Tuesday, 7 October 2014

Tid-bits of Volun-tourism

Clean up on Tioman Island 

The phone was ringing an urgent tune.

"Hello, Juara Turtle Project?" I asked.
"Hi, it's Julie, there’s more washing up on the beach. Can you ask Charlie if anyone can come down to help?"

A short explanation came from the other end with a request to gather troops. I was volunteering at Juara Turtle Project on Tioman Island, where fishermen had been dumping their oil in the bay. It seems they wanted to save themselves the official fees in Singapore’s busy ports, 123 nautical miles away.

Charlie, ever the horizontal hippy, the big man in charge, drawled in his methodical California accent:
“Whoever wants to go can take a bike. There’s rakes down there still.” 
Lumps of oil were melting in to the sand, fast.

Three of us hopped on to reclaimed Dutchies, sans breaks, and creakily wound over to the hotel in question, using our flip-flops to skim along the floor when we needed to slow down.


Tioman Island is a remote easterly national conservation park, shaped a little bit like a wine bottle. Steep mountains separate quiet villages and a lack of partying has kept this secret Malaysian location away from most of the backpacker crowd.

Juara bay lies on a calm patch of barely visited sand. Clear waters and reefs dot the coast under a white-hot sun. By night phosphorescent plankton can be seen shimmering in the moonlit water, waiting for nesting turtles to wash ashore.

When an oil spill happens, whether near or far from land, eventually it is brought to solid ground by the ebb and flow of currents. The black grease normally solidifies in to lumps of tar, sometimes sticking itself to rocks, rubbish or animals. When it melts under a hot sun, it slips through fingers, in to the sand, blending with the grains, meaning that what is raked up is sand itself.

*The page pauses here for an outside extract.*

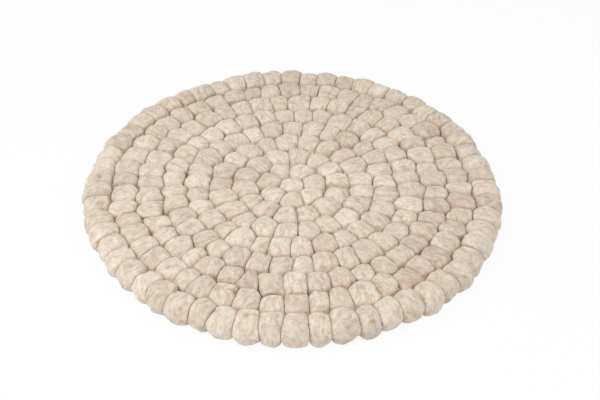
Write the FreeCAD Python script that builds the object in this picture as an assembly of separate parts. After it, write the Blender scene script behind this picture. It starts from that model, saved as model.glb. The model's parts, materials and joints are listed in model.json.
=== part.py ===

As the tide pushes itself back on to the beach, the water filters in to the sand with all this oil and then you just have a giant never ending shit storm of impossible clearing and tiny crabs whose home is this now polluted beach.

On arrival to Julie’s hotel, rakes and wheelbarrows aided us in scraping and filtering oil from the sand. It would keep coming back and by the next morning a fresh sheen of dark stickiness would cover our scooping. Our debt to nature was beginning repayment, even if it appeared futile.


Three hours later I was covered in oil, sweat dripped off my brow and my back was sore from bending in to the polluted sand. Raking, hauling was thirsty work and followed by cold ice tea, courtesy of Julie’s gratitude. The hard work left a strange mix of satisfaction and unrest. I was happy to pitch in and play eco-warrior, and I took the opportunity to play eco-warrior with gusto because I wanted to. I was, simply put, not so full of delight at the cause.

It would be wonderful if the chances to clean and conserve need not occur; that would mean everything is and will continue to be in balance in future. As someone who at least tries to live with a sense of reality, hilarious though the claim may seem, these opportunities will continue to come for a long time. The experience of tripping in to a minor catastrophe really encouraged me to take up my recycling bag and join the ranks in the War-On-Pollution. It's like the war on terror but with cleaning materials and no one gets bombed. We have the opportunities to help now, but they won't be here for much longer before its' gone. The question now is whether we choose to take the chance while we have it.